◆ Problem ◆
Repeat exactly, please, the lines that begin at the start of the listing and end at the line holding "GROOVE_LOW, GROOVE_HIGH = -1.0, 0.3".
^^^^
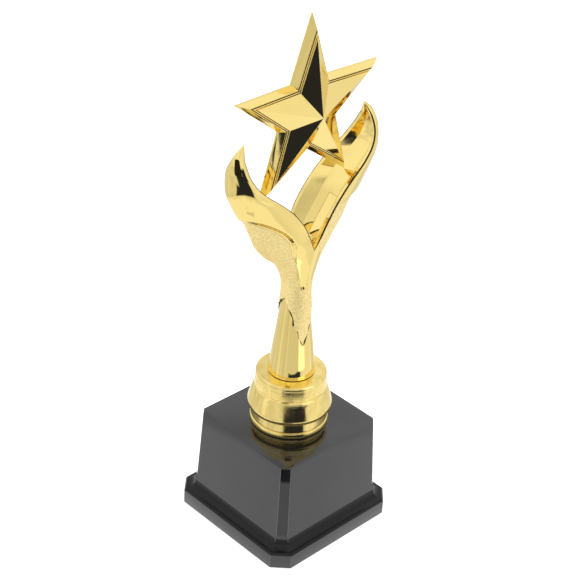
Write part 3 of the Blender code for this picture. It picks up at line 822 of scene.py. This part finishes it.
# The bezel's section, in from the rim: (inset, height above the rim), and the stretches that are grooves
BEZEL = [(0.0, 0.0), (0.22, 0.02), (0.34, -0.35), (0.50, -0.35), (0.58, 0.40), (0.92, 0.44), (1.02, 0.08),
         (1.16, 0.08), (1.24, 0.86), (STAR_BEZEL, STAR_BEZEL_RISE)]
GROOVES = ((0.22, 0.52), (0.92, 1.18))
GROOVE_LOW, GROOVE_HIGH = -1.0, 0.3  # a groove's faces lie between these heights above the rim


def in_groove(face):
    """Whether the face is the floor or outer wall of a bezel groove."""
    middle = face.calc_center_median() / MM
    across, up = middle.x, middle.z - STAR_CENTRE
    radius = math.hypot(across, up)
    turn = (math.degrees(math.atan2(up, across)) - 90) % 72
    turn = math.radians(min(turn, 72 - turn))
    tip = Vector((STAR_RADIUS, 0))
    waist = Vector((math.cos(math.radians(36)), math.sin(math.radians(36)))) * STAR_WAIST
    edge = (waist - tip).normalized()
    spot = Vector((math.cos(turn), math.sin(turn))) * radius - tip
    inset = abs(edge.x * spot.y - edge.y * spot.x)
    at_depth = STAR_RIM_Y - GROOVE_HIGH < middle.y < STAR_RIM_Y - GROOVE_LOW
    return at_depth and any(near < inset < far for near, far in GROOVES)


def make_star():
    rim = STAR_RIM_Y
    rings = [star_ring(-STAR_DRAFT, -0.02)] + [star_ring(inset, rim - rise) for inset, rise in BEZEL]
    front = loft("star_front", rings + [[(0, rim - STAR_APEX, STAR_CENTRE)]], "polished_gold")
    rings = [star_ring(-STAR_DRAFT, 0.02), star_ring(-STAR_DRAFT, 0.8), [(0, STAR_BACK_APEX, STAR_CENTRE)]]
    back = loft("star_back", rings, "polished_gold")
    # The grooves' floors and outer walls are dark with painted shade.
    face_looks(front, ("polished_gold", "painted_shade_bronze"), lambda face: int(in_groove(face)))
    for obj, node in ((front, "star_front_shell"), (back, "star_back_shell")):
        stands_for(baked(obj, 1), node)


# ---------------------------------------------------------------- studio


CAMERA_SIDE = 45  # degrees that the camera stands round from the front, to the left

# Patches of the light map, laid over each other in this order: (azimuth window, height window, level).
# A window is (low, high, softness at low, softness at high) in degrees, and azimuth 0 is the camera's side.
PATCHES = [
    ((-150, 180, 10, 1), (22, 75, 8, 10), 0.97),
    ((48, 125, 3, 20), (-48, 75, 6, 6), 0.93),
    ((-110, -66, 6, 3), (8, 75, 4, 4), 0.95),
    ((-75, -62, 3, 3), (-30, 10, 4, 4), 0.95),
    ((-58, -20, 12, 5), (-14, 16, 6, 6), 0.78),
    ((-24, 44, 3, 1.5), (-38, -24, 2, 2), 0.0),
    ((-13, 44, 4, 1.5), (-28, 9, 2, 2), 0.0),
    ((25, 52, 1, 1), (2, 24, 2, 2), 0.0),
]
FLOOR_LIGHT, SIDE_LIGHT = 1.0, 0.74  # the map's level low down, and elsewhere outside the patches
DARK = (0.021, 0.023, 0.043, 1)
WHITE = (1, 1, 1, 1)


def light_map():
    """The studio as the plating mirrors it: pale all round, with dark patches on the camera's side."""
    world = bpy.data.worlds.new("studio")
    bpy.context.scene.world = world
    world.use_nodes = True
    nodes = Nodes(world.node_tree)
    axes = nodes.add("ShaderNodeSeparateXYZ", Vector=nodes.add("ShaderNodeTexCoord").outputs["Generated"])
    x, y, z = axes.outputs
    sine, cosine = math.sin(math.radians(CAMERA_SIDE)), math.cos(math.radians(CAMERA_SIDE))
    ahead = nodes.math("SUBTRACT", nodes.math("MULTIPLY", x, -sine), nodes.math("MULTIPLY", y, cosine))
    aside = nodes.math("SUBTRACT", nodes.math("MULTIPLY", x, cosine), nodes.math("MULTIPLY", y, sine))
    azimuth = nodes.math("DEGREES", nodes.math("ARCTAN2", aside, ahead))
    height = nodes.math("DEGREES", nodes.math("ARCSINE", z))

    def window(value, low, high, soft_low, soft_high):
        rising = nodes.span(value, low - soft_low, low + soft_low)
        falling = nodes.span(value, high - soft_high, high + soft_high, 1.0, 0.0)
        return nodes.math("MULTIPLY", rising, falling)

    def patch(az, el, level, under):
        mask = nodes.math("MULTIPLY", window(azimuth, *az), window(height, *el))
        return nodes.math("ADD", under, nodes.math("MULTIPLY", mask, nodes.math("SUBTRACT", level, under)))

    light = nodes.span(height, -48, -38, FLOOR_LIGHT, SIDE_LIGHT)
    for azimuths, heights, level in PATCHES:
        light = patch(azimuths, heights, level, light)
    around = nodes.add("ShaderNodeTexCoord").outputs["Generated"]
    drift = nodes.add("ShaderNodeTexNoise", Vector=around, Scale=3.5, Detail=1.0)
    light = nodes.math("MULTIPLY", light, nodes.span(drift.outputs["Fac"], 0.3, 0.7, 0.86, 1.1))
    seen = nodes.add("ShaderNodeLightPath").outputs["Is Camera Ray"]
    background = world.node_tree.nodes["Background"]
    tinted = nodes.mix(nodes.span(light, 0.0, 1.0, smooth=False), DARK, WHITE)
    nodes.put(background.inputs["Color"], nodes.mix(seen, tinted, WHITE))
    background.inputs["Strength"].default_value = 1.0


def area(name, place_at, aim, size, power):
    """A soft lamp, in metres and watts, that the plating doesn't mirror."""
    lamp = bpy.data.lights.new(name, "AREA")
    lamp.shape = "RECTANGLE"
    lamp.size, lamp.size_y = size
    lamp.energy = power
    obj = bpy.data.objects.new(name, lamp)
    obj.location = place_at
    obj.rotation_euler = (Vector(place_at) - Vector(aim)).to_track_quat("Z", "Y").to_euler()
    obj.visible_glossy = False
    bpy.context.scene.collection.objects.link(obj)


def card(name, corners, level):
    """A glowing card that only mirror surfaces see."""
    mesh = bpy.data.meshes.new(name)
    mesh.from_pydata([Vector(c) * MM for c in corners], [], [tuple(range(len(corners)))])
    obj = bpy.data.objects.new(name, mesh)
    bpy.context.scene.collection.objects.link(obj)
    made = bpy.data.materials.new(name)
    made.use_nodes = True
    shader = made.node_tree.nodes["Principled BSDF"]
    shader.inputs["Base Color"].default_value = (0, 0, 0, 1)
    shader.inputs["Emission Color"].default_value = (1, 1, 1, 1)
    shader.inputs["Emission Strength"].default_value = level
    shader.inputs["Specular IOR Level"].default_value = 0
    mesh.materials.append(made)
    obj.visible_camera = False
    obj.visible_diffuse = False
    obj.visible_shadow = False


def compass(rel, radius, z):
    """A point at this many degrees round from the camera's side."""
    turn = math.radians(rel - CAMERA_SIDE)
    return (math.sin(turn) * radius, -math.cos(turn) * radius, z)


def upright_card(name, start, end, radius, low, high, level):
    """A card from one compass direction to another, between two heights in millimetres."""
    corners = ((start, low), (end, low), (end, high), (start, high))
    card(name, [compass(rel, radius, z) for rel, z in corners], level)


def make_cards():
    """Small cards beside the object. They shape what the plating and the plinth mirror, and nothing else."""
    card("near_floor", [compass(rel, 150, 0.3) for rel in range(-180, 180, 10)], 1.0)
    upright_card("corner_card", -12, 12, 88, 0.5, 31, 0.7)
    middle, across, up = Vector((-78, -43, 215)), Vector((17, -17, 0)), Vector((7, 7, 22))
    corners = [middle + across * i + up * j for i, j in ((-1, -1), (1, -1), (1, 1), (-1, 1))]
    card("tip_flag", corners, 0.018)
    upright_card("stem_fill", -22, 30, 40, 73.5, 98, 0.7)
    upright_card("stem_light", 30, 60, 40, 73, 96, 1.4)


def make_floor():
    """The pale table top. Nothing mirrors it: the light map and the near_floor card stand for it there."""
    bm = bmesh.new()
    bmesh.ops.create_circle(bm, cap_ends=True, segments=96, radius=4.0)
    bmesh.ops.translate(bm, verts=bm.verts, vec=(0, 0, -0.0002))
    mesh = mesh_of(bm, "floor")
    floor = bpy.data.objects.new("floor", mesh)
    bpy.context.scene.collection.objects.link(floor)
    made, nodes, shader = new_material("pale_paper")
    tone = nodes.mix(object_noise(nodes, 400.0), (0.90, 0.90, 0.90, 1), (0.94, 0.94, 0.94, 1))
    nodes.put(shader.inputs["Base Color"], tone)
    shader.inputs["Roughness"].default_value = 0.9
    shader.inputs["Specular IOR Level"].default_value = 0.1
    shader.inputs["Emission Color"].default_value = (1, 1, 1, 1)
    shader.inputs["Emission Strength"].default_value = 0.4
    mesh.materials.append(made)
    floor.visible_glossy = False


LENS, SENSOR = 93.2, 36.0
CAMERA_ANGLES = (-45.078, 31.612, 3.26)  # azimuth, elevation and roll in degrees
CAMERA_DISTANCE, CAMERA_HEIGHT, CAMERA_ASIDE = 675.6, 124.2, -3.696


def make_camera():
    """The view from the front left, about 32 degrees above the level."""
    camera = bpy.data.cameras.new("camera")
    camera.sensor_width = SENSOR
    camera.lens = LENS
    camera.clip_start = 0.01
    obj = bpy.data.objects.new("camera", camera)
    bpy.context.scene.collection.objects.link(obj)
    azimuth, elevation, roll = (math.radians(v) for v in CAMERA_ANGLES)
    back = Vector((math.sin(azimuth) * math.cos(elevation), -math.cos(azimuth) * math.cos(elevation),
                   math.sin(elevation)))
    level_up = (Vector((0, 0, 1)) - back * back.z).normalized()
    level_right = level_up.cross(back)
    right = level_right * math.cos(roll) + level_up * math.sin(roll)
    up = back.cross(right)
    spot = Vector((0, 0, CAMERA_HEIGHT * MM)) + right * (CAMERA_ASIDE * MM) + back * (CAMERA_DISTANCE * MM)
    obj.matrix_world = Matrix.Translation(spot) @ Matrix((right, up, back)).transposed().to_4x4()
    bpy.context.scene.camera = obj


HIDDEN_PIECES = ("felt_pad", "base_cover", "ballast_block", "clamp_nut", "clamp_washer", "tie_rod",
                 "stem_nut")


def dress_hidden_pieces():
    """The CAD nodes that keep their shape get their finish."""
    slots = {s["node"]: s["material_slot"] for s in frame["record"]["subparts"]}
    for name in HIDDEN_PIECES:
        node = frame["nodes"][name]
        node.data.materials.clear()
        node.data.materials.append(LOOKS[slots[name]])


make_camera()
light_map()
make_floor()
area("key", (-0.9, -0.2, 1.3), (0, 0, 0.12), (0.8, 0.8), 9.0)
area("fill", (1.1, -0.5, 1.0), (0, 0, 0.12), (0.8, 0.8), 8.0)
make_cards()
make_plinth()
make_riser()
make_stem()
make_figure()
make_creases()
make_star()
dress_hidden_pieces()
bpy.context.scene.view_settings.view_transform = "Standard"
^^^^
◆ Solution for this problem ◆
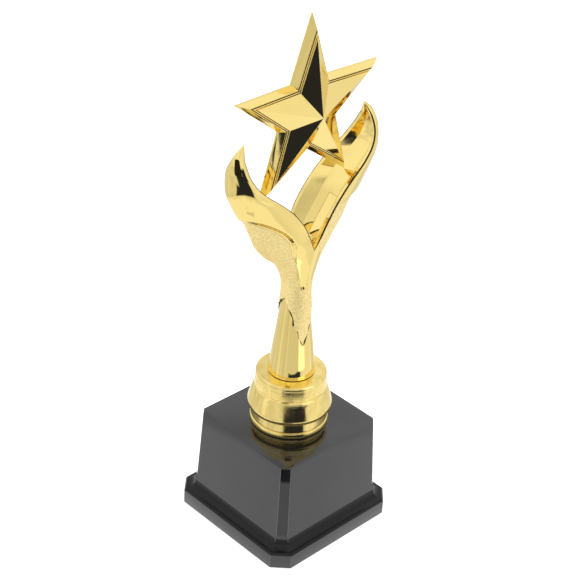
Write part 3 of the Blender code for this picture. It picks up at line 822 of scene.py. This part finishes it.
# The bezel's section, in from the rim: (inset, height above the rim), and the stretches that are grooves
BEZEL = [(0.0, 0.0), (0.22, 0.02), (0.34, -0.35), (0.50, -0.35), (0.58, 0.40), (0.92, 0.44), (1.02, 0.08),
         (1.16, 0.08), (1.24, 0.86), (STAR_BEZEL, STAR_BEZEL_RISE)]
GROOVES = ((0.22, 0.52), (0.92, 1.18))
GROOVE_LOW, GROOVE_HIGH = -1.0, 0.3  # a groove's faces lie between these heights above the rim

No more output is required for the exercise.